Pero todo no es igual a esa obra maestra. Ya hemos notado al pasar algunas faltas y algunos errores, a, veces evidentes, a veces misteriosos: la superabundancia y la ociosidad ruinosas de los machos, la partenogénesis, los riesgos del vuelo nupcial, la excesiva enjambrazón, la carencia de piedad, el sacrificio casi monstruoso del individuo a la sociedad. Agreguemos a esto una propensión extraña, a almacenar enormes cantidades de polen, que no utilizadas se ponen rancias, se endurecen, atestan inútilmente los panales, el largo interregno estéril que media entre la primer enjambrazón y la fecundación de la segunda reina, etc., etc.
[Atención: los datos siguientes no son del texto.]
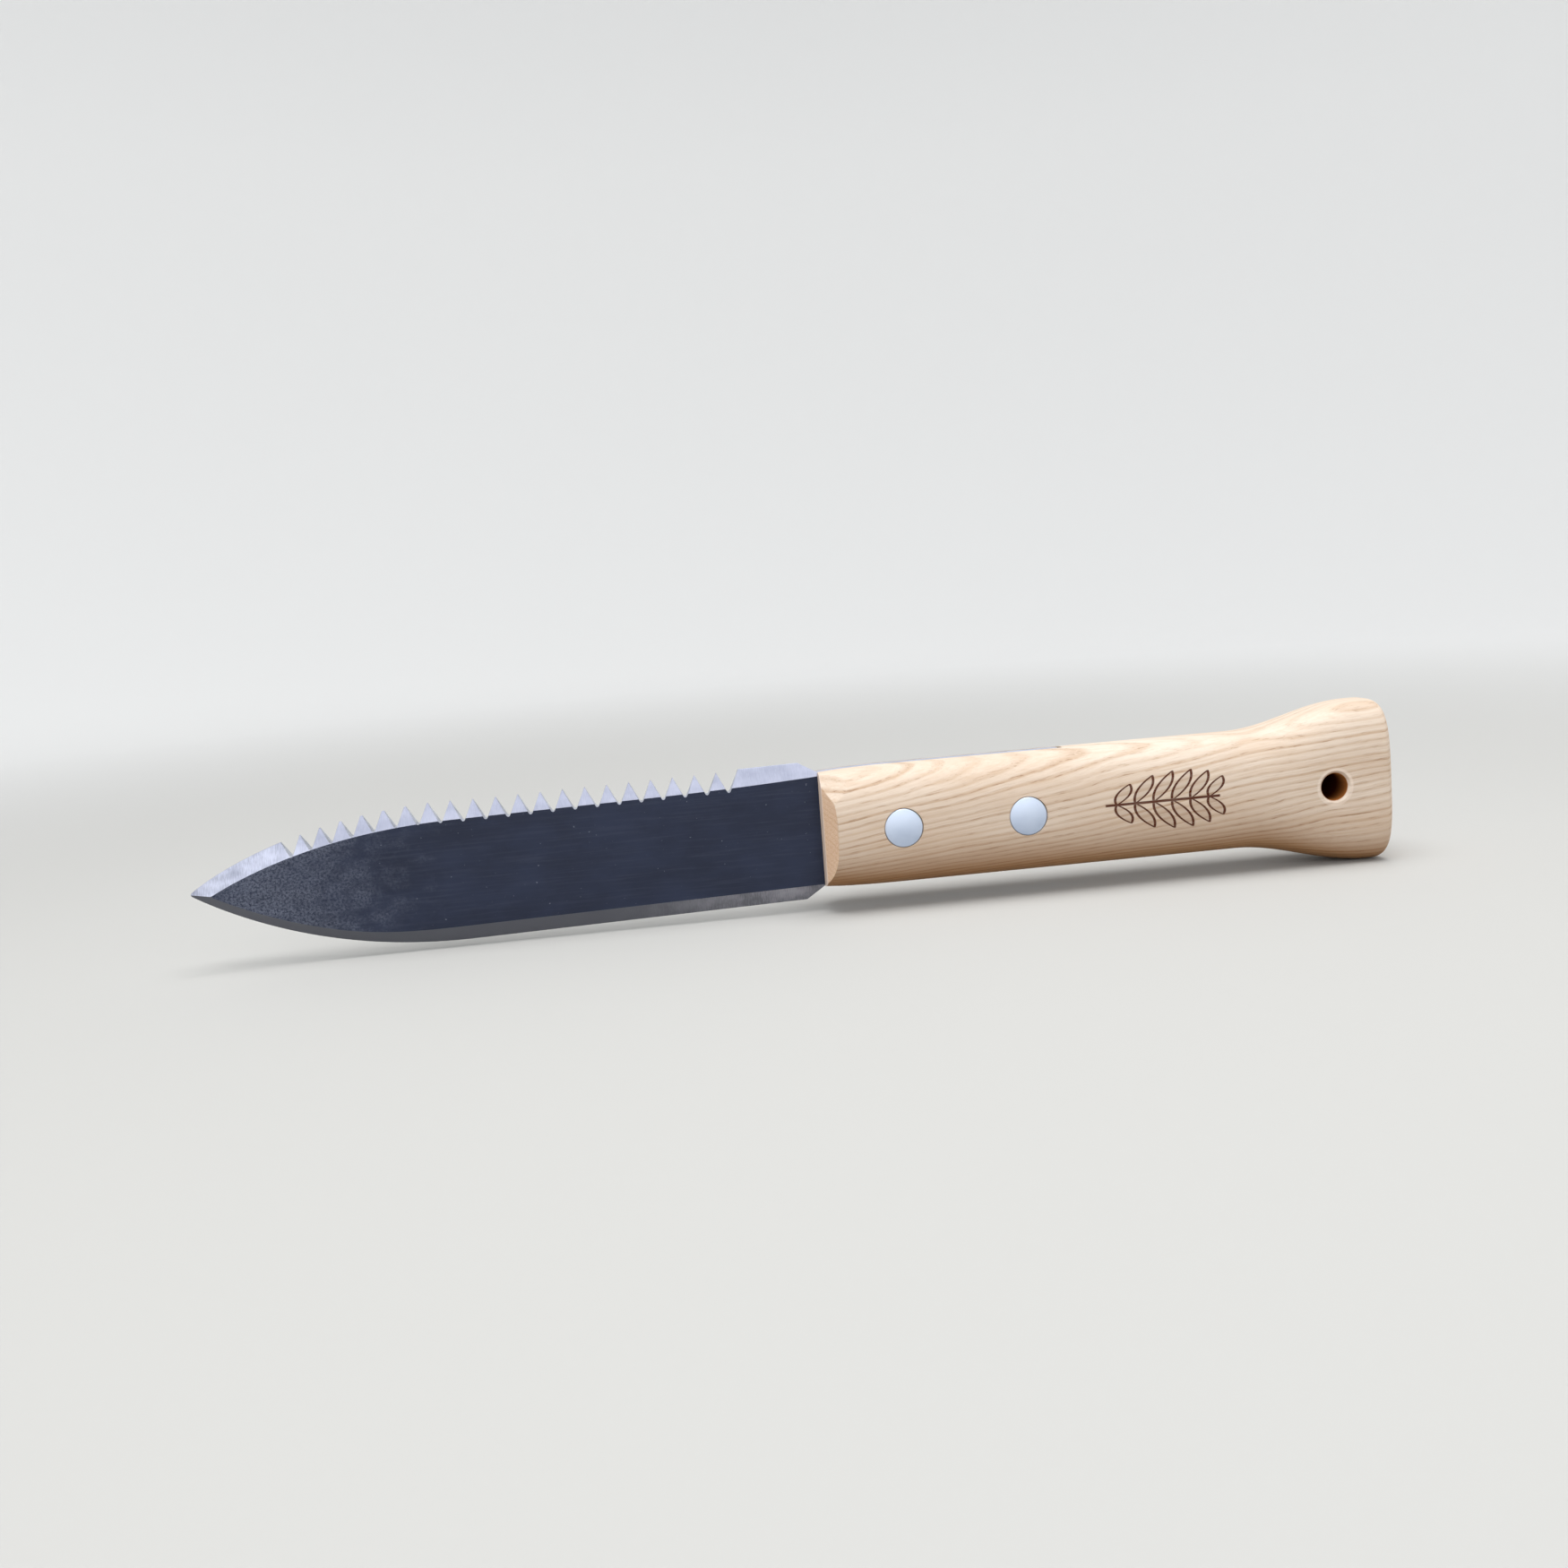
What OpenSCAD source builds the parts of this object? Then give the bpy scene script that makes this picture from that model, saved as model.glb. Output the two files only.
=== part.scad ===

De todas estas faltas, la más grave, la que en nuestros climas es casi siempre fatal, es la repetida enjambrazón. Pero no olvidemos que a este respecto, y desde hace millares de años, la selección natural de la abeja doméstica, es contrariada por el hombre,. Desde el Egipto del tiempo de los Faraones hasta nuestros campesinos de hoy, el criador ha obrado siempre contra los deseos y las ventajas de la especie.